WHAT TO WORK ON: Extract each line of the data and write it out again exactly.

[start of DATA]

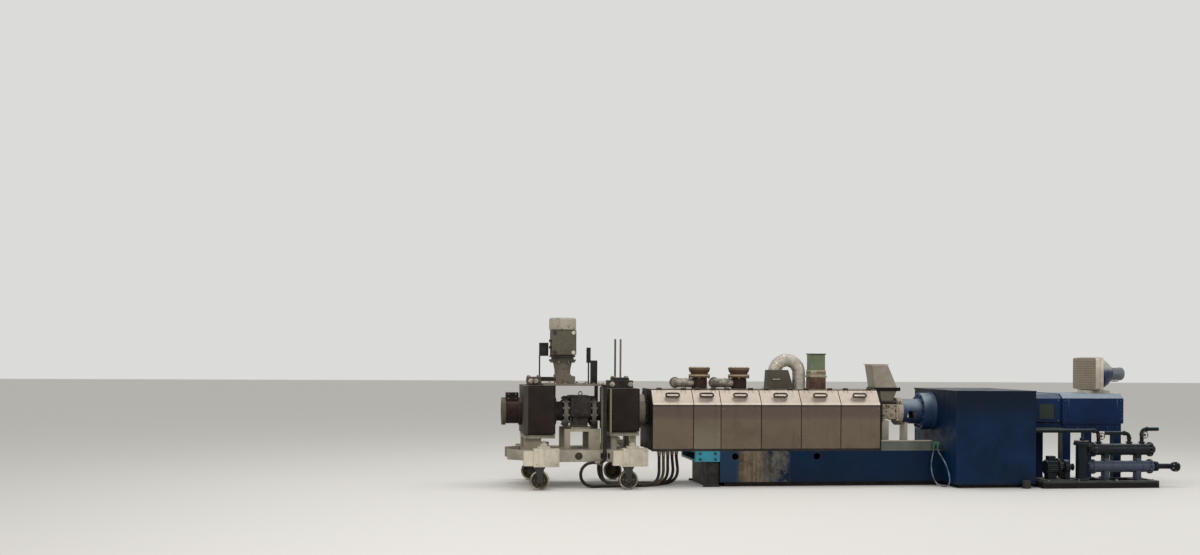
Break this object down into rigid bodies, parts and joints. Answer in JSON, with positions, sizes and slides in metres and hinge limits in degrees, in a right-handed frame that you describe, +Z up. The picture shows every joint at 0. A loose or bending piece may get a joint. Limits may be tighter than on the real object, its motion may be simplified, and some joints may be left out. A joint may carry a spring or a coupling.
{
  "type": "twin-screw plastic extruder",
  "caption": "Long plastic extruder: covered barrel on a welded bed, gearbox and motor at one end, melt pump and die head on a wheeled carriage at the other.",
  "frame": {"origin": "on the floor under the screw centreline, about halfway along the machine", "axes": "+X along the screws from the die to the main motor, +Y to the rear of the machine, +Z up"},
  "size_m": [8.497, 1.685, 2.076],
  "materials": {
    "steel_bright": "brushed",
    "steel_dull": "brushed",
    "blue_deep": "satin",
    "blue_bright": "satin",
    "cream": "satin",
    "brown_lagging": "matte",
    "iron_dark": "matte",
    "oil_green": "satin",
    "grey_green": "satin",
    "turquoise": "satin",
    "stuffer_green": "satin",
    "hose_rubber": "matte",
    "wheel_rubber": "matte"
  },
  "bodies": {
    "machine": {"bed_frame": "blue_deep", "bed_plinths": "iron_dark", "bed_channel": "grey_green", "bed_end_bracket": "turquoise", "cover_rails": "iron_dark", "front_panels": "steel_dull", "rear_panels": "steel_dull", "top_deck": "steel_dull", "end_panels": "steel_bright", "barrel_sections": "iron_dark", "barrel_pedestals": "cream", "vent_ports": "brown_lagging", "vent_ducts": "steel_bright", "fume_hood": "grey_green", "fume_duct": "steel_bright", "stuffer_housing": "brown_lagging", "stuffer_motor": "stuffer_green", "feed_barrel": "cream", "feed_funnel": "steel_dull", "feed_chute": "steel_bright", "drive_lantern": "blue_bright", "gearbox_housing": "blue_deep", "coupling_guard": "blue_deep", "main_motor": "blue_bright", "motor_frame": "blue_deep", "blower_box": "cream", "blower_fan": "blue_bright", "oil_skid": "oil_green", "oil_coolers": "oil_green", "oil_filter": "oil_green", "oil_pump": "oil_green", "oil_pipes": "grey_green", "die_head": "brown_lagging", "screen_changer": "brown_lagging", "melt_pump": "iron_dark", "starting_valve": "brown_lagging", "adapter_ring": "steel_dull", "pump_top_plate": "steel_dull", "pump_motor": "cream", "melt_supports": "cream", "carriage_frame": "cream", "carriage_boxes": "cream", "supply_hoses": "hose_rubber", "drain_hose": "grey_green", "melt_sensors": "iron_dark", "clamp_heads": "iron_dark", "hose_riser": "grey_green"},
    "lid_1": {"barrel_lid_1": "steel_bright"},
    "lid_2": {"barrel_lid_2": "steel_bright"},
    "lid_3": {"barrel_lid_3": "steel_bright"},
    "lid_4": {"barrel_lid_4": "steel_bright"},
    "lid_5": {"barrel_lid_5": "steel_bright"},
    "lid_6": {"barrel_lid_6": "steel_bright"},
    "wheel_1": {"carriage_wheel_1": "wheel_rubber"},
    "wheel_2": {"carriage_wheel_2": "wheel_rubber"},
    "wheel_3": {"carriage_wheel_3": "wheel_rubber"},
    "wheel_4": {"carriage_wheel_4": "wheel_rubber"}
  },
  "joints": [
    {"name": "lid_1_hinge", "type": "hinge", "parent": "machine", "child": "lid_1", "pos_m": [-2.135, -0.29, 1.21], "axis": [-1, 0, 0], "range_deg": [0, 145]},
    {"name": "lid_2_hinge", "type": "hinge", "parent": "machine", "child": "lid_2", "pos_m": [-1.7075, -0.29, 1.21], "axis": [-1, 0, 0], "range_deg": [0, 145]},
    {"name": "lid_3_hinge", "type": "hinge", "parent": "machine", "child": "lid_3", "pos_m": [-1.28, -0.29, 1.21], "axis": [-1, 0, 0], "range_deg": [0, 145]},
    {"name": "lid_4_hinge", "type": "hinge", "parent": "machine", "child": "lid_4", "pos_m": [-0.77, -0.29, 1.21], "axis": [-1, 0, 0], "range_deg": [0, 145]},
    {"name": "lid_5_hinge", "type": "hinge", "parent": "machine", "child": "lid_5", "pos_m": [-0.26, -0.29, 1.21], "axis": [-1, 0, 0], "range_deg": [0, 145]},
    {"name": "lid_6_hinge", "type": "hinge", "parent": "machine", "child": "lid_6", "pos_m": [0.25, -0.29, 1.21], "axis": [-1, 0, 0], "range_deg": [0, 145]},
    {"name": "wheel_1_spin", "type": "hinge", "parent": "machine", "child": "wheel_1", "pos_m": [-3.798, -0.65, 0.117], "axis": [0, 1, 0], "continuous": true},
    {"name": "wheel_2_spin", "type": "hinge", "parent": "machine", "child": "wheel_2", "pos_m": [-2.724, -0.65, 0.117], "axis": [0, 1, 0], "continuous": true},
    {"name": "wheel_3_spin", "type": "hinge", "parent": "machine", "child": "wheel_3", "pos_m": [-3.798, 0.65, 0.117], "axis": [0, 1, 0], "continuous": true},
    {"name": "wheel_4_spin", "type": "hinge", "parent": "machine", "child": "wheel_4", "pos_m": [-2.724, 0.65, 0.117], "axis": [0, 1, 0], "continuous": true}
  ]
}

[end of DATA]

SOLUTION FOR THIS PROBLEM:
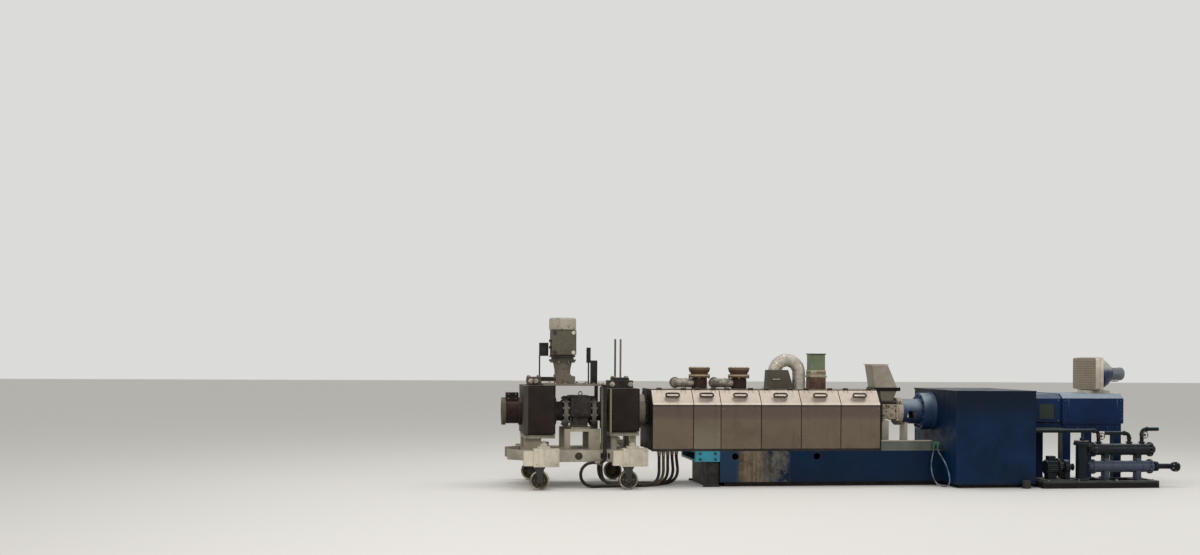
Break this object down into rigid bodies, parts and joints. Answer in JSON, with positions, sizes and slides in metres and hinge limits in degrees, in a right-handed frame that you describe, +Z up. The picture shows every joint at 0. A loose or bending piece may get a joint. Limits may be tighter than on the real object, its motion may be simplified, and some joints may be left out. A joint may carry a spring or a coupling.
{
  "type": "twin-screw plastic extruder",
  "caption": "Long plastic extruder: covered barrel on a welded bed, gearbox and motor at one end, melt pump and die head on a wheeled carriage at the other.",
  "frame": {"origin": "on the floor under the screw centreline, about halfway along the machine", "axes": "+X along the screws from the die to the main motor, +Y to the rear of the machine, +Z up"},
  "size_m": [8.497, 1.685, 2.076],
  "materials": {
    "steel_bright": "brushed",
    "steel_dull": "brushed",
    "blue_deep": "satin",
    "blue_bright": "satin",
    "cream": "satin",
    "brown_lagging": "matte",
    "iron_dark": "matte",
    "oil_green": "satin",
    "grey_green": "satin",
    "turquoise": "satin",
    "stuffer_green": "satin",
    "hose_rubber": "matte",
    "wheel_rubber": "matte"
  },
  "bodies": {
    "machine": {"bed_frame": "blue_deep", "bed_plinths": "iron_dark", "bed_channel": "grey_green", "bed_end_bracket": "turquoise", "cover_rails": "iron_dark", "front_panels": "steel_dull", "rear_panels": "steel_dull", "top_deck": "steel_dull", "end_panels": "steel_bright", "barrel_sections": "iron_dark", "barrel_pedestals": "cream", "vent_ports": "brown_lagging", "vent_ducts": "steel_bright", "fume_hood": "grey_green", "fume_duct": "steel_bright", "stuffer_housing": "brown_lagging", "stuffer_motor": "stuffer_green", "feed_barrel": "cream", "feed_funnel": "steel_dull", "feed_chute": "steel_bright", "drive_lantern": "blue_bright", "gearbox_housing": "blue_deep", "coupling_guard": "blue_deep", "main_motor": "blue_bright", "motor_frame": "blue_deep", "blower_box": "cream", "blower_fan": "blue_bright", "oil_skid": "oil_green", "oil_coolers": "oil_green", "oil_filter": "oil_green", "oil_pump": "oil_green", "oil_pipes": "grey_green", "die_head": "brown_lagging", "screen_changer": "brown_lagging", "melt_pump": "iron_dark", "starting_valve": "brown_lagging", "adapter_ring": "steel_dull", "pump_top_plate": "steel_dull", "pump_motor": "cream", "melt_supports": "cream", "carriage_frame": "cream", "carriage_boxes": "cream", "supply_hoses": "hose_rubber", "drain_hose": "grey_green", "melt_sensors": "iron_dark", "clamp_heads": "iron_dark", "hose_riser": "grey_green"},
    "lid_1": {"barrel_lid_1": "steel_bright"},
    "lid_2": {"barrel_lid_2": "steel_bright"},
    "lid_3": {"barrel_lid_3": "steel_bright"},
    "lid_4": {"barrel_lid_4": "steel_bright"},
    "lid_5": {"barrel_lid_5": "steel_bright"},
    "lid_6": {"barrel_lid_6": "steel_bright"},
    "wheel_1": {"carriage_wheel_1": "wheel_rubber"},
    "wheel_2": {"carriage_wheel_2": "wheel_rubber"},
    "wheel_3": {"carriage_wheel_3": "wheel_rubber"},
    "wheel_4": {"carriage_wheel_4": "wheel_rubber"}
  },
  "joints": [
    {"name": "lid_1_hinge", "type": "hinge", "parent": "machine", "child": "lid_1", "pos_m": [-2.135, -0.29, 1.21], "axis": [-1, 0, 0], "range_deg": [0, 145]},
    {"name": "lid_2_hinge", "type": "hinge", "parent": "machine", "child": "lid_2", "pos_m": [-1.7075, -0.29, 1.21], "axis": [-1, 0, 0], "range_deg": [0, 145]},
    {"name": "lid_3_hinge", "type": "hinge", "parent": "machine", "child": "lid_3", "pos_m": [-1.28, -0.29, 1.21], "axis": [-1, 0, 0], "range_deg": [0, 145]},
    {"name": "lid_4_hinge", "type": "hinge", "parent": "machine", "child": "lid_4", "pos_m": [-0.77, -0.29, 1.21], "axis": [-1, 0, 0], "range_deg": [0, 145]},
    {"name": "lid_5_hinge", "type": "hinge", "parent": "machine", "child": "lid_5", "pos_m": [-0.26, -0.29, 1.21], "axis": [-1, 0, 0], "range_deg": [0, 145]},
    {"name": "lid_6_hinge", "type": "hinge", "parent": "machine", "child": "lid_6", "pos_m": [0.25, -0.29, 1.21], "axis": [-1, 0, 0], "range_deg": [0, 145]},
    {"name": "wheel_1_spin", "type": "hinge", "parent": "machine", "child": "wheel_1", "pos_m": [-3.798, -0.65, 0.117], "axis": [0, 1, 0], "continuous": true},
    {"name": "wheel_2_spin", "type": "hinge", "parent": "machine", "child": "wheel_2", "pos_m": [-2.724, -0.65, 0.117], "axis": [0, 1, 0], "continuous": true},
    {"name": "wheel_3_spin", "type": "hinge", "parent": "machine", "child": "wheel_3", "pos_m": [-3.798, 0.65, 0.117], "axis": [0, 1, 0], "continuous": true},
    {"name": "wheel_4_spin", "type": "hinge", "parent": "machine", "child": "wheel_4", "pos_m": [-2.724, 0.65, 0.117], "axis": [0, 1, 0], "continuous": true}
  ]
}